EXERCISE DETAILS. Your task is to copy every line of this material exactly.

SOURCE EXCERPT.
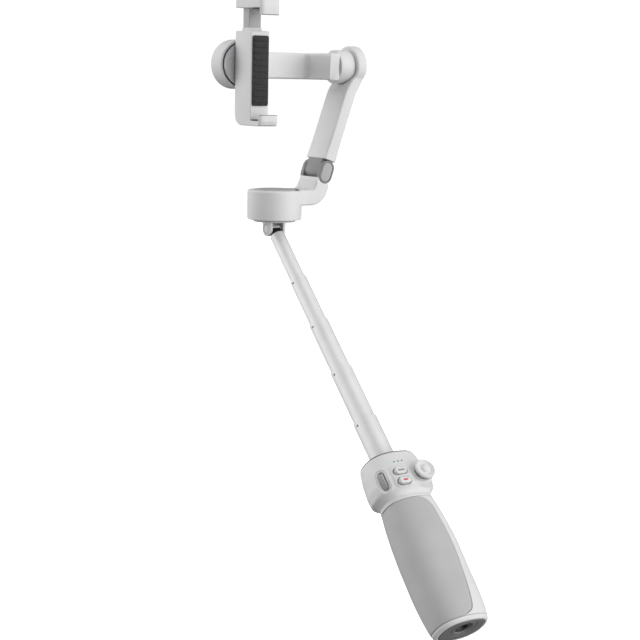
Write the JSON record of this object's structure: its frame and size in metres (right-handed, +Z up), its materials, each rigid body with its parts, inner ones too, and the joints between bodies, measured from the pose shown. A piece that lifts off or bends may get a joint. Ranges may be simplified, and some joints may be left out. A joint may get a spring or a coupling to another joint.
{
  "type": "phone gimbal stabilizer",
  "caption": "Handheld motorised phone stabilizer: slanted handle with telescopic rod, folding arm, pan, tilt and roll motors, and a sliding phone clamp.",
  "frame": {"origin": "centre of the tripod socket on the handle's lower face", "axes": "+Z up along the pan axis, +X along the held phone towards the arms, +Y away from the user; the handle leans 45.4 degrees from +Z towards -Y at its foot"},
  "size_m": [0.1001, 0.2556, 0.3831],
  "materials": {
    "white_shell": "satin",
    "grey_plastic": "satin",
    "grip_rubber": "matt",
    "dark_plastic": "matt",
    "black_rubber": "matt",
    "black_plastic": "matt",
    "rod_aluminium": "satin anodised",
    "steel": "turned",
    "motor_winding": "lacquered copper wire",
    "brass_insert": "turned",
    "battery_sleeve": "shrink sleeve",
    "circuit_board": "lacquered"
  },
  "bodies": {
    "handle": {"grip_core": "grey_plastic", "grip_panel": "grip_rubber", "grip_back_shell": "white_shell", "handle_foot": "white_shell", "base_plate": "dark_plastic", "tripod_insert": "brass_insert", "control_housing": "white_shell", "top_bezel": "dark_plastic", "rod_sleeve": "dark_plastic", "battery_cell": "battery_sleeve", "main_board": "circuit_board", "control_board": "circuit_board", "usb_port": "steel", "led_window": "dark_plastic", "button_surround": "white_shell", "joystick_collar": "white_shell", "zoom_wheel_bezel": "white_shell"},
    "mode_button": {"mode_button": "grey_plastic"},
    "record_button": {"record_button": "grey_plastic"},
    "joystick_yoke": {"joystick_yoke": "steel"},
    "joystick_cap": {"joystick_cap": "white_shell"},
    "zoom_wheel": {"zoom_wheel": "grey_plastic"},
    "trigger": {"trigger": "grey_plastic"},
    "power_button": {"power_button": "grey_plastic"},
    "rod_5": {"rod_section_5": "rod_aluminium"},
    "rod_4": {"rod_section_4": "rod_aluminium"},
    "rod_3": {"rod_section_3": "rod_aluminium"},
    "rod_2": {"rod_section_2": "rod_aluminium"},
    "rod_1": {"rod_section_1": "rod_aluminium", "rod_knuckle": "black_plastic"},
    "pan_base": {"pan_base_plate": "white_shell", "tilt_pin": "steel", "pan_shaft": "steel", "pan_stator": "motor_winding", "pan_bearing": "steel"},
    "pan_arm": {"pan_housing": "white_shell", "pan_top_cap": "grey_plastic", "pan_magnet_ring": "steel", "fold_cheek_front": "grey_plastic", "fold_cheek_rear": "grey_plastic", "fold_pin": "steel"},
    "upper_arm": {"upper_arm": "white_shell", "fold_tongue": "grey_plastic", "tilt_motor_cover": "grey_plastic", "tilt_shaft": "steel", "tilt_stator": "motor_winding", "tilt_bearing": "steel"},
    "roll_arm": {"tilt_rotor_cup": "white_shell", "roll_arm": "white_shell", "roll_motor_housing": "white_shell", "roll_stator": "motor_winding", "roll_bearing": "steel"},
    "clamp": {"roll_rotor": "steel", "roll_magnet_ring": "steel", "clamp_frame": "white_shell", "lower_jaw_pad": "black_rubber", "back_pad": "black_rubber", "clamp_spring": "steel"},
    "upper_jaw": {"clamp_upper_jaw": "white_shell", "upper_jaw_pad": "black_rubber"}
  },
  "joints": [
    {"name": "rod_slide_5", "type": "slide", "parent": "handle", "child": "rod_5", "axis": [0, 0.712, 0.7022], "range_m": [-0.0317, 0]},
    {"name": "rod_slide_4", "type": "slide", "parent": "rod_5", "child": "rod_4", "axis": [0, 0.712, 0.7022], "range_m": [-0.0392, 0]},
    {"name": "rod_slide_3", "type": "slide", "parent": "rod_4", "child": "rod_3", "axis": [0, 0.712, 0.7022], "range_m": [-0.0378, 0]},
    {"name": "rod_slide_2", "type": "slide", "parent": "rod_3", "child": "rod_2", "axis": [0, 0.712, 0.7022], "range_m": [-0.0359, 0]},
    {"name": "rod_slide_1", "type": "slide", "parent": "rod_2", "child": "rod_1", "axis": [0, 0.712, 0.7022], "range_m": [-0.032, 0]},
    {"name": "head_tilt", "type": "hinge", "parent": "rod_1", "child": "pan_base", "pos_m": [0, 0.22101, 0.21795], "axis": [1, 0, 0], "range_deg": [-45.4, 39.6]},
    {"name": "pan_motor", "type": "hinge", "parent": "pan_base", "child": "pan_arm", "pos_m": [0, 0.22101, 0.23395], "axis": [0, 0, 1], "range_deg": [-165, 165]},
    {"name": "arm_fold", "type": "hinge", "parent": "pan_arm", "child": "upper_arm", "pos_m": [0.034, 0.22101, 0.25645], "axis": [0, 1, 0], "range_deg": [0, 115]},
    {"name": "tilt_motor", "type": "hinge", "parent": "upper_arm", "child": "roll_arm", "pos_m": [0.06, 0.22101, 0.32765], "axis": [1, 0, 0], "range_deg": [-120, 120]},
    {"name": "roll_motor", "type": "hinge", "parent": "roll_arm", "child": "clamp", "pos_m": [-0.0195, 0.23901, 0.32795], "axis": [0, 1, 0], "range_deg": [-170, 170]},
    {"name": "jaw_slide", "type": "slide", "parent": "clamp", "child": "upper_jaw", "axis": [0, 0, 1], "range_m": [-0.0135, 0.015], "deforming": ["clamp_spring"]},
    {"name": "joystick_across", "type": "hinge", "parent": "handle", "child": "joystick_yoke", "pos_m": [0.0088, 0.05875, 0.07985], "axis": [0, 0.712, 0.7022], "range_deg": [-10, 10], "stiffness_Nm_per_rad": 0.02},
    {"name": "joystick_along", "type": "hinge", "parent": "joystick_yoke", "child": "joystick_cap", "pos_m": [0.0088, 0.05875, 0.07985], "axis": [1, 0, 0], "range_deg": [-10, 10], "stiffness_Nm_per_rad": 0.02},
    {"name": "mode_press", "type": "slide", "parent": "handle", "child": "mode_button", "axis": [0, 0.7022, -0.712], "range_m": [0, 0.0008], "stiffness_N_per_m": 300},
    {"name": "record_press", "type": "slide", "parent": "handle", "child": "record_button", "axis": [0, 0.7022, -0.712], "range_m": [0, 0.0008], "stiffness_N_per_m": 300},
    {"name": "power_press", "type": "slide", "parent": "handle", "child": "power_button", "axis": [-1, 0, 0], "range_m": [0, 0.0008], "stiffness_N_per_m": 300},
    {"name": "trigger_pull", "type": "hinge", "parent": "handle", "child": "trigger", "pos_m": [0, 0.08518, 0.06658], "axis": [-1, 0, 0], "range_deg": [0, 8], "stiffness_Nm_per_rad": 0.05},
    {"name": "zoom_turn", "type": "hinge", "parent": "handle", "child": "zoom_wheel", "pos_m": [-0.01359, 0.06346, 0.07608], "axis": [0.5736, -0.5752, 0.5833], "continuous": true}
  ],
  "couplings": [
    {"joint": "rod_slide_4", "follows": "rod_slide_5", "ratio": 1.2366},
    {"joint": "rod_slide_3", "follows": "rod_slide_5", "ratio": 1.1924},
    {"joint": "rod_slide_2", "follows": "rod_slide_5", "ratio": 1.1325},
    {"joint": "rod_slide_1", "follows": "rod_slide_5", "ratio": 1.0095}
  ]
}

EXPECTED ANSWER.
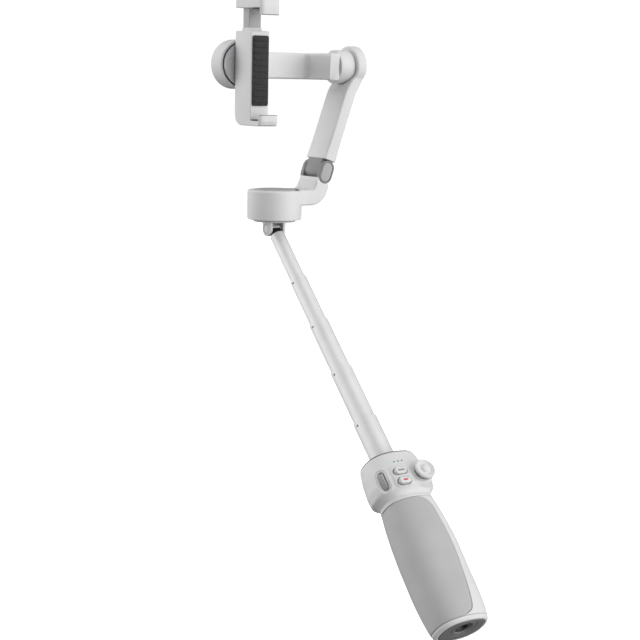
Write the JSON record of this object's structure: its frame and size in metres (right-handed, +Z up), its materials, each rigid body with its parts, inner ones too, and the joints between bodies, measured from the pose shown. A piece that lifts off or bends may get a joint. Ranges may be simplified, and some joints may be left out. A joint may get a spring or a coupling to another joint.
{
  "type": "phone gimbal stabilizer",
  "caption": "Handheld motorised phone stabilizer: slanted handle with telescopic rod, folding arm, pan, tilt and roll motors, and a sliding phone clamp.",
  "frame": {"origin": "centre of the tripod socket on the handle's lower face", "axes": "+Z up along the pan axis, +X along the held phone towards the arms, +Y away from the user; the handle leans 45.4 degrees from +Z towards -Y at its foot"},
  "size_m": [0.1001, 0.2556, 0.3831],
  "materials": {
    "white_shell": "satin",
    "grey_plastic": "satin",
    "grip_rubber": "matt",
    "dark_plastic": "matt",
    "black_rubber": "matt",
    "black_plastic": "matt",
    "rod_aluminium": "satin anodised",
    "steel": "turned",
    "motor_winding": "lacquered copper wire",
    "brass_insert": "turned",
    "battery_sleeve": "shrink sleeve",
    "circuit_board": "lacquered"
  },
  "bodies": {
    "handle": {"grip_core": "grey_plastic", "grip_panel": "grip_rubber", "grip_back_shell": "white_shell", "handle_foot": "white_shell", "base_plate": "dark_plastic", "tripod_insert": "brass_insert", "control_housing": "white_shell", "top_bezel": "dark_plastic", "rod_sleeve": "dark_plastic", "battery_cell": "battery_sleeve", "main_board": "circuit_board", "control_board": "circuit_board", "usb_port": "steel", "led_window": "dark_plastic", "button_surround": "white_shell", "joystick_collar": "white_shell", "zoom_wheel_bezel": "white_shell"},
    "mode_button": {"mode_button": "grey_plastic"},
    "record_button": {"record_button": "grey_plastic"},
    "joystick_yoke": {"joystick_yoke": "steel"},
    "joystick_cap": {"joystick_cap": "white_shell"},
    "zoom_wheel": {"zoom_wheel": "grey_plastic"},
    "trigger": {"trigger": "grey_plastic"},
    "power_button": {"power_button": "grey_plastic"},
    "rod_5": {"rod_section_5": "rod_aluminium"},
    "rod_4": {"rod_section_4": "rod_aluminium"},
    "rod_3": {"rod_section_3": "rod_aluminium"},
    "rod_2": {"rod_section_2": "rod_aluminium"},
    "rod_1": {"rod_section_1": "rod_aluminium", "rod_knuckle": "black_plastic"},
    "pan_base": {"pan_base_plate": "white_shell", "tilt_pin": "steel", "pan_shaft": "steel", "pan_stator": "motor_winding", "pan_bearing": "steel"},
    "pan_arm": {"pan_housing": "white_shell", "pan_top_cap": "grey_plastic", "pan_magnet_ring": "steel", "fold_cheek_front": "grey_plastic", "fold_cheek_rear": "grey_plastic", "fold_pin": "steel"},
    "upper_arm": {"upper_arm": "white_shell", "fold_tongue": "grey_plastic", "tilt_motor_cover": "grey_plastic", "tilt_shaft": "steel", "tilt_stator": "motor_winding", "tilt_bearing": "steel"},
    "roll_arm": {"tilt_rotor_cup": "white_shell", "roll_arm": "white_shell", "roll_motor_housing": "white_shell", "roll_stator": "motor_winding", "roll_bearing": "steel"},
    "clamp": {"roll_rotor": "steel", "roll_magnet_ring": "steel", "clamp_frame": "white_shell", "lower_jaw_pad": "black_rubber", "back_pad": "black_rubber", "clamp_spring": "steel"},
    "upper_jaw": {"clamp_upper_jaw": "white_shell", "upper_jaw_pad": "black_rubber"}
  },
  "joints": [
    {"name": "rod_slide_5", "type": "slide", "parent": "handle", "child": "rod_5", "axis": [0, 0.712, 0.7022], "range_m": [-0.0317, 0]},
    {"name": "rod_slide_4", "type": "slide", "parent": "rod_5", "child": "rod_4", "axis": [0, 0.712, 0.7022], "range_m": [-0.0392, 0]},
    {"name": "rod_slide_3", "type": "slide", "parent": "rod_4", "child": "rod_3", "axis": [0, 0.712, 0.7022], "range_m": [-0.0378, 0]},
    {"name": "rod_slide_2", "type": "slide", "parent": "rod_3", "child": "rod_2", "axis": [0, 0.712, 0.7022], "range_m": [-0.0359, 0]},
    {"name": "rod_slide_1", "type": "slide", "parent": "rod_2", "child": "rod_1", "axis": [0, 0.712, 0.7022], "range_m": [-0.032, 0]},
    {"name": "head_tilt", "type": "hinge", "parent": "rod_1", "child": "pan_base", "pos_m": [0, 0.22101, 0.21795], "axis": [1, 0, 0], "range_deg": [-45.4, 39.6]},
    {"name": "pan_motor", "type": "hinge", "parent": "pan_base", "child": "pan_arm", "pos_m": [0, 0.22101, 0.23395], "axis": [0, 0, 1], "range_deg": [-165, 165]},
    {"name": "arm_fold", "type": "hinge", "parent": "pan_arm", "child": "upper_arm", "pos_m": [0.034, 0.22101, 0.25645], "axis": [0, 1, 0], "range_deg": [0, 115]},
    {"name": "tilt_motor", "type": "hinge", "parent": "upper_arm", "child": "roll_arm", "pos_m": [0.06, 0.22101, 0.32765], "axis": [1, 0, 0], "range_deg": [-120, 120]},
    {"name": "roll_motor", "type": "hinge", "parent": "roll_arm", "child": "clamp", "pos_m": [-0.0195, 0.23901, 0.32795], "axis": [0, 1, 0], "range_deg": [-170, 170]},
    {"name": "jaw_slide", "type": "slide", "parent": "clamp", "child": "upper_jaw", "axis": [0, 0, 1], "range_m": [-0.0135, 0.015], "deforming": ["clamp_spring"]},
    {"name": "joystick_across", "type": "hinge", "parent": "handle", "child": "joystick_yoke", "pos_m": [0.0088, 0.05875, 0.07985], "axis": [0, 0.712, 0.7022], "range_deg": [-10, 10], "stiffness_Nm_per_rad": 0.02},
    {"name": "joystick_along", "type": "hinge", "parent": "joystick_yoke", "child": "joystick_cap", "pos_m": [0.0088, 0.05875, 0.07985], "axis": [1, 0, 0], "range_deg": [-10, 10], "stiffness_Nm_per_rad": 0.02},
    {"name": "mode_press", "type": "slide", "parent": "handle", "child": "mode_button", "axis": [0, 0.7022, -0.712], "range_m": [0, 0.0008], "stiffness_N_per_m": 300},
    {"name": "record_press", "type": "slide", "parent": "handle", "child": "record_button", "axis": [0, 0.7022, -0.712], "range_m": [0, 0.0008], "stiffness_N_per_m": 300},
    {"name": "power_press", "type": "slide", "parent": "handle", "child": "power_button", "axis": [-1, 0, 0], "range_m": [0, 0.0008], "stiffness_N_per_m": 300},
    {"name": "trigger_pull", "type": "hinge", "parent": "handle", "child": "trigger", "pos_m": [0, 0.08518, 0.06658], "axis": [-1, 0, 0], "range_deg": [0, 8], "stiffness_Nm_per_rad": 0.05},
    {"name": "zoom_turn", "type": "hinge", "parent": "handle", "child": "zoom_wheel", "pos_m": [-0.01359, 0.06346, 0.07608], "axis": [0.5736, -0.5752, 0.5833], "continuous": true}
  ],
  "couplings": [
    {"joint": "rod_slide_4", "follows": "rod_slide_5", "ratio": 1.2366},
    {"joint": "rod_slide_3", "follows": "rod_slide_5", "ratio": 1.1924},
    {"joint": "rod_slide_2", "follows": "rod_slide_5", "ratio": 1.1325},
    {"joint": "rod_slide_1", "follows": "rod_slide_5", "ratio": 1.0095}
  ]
}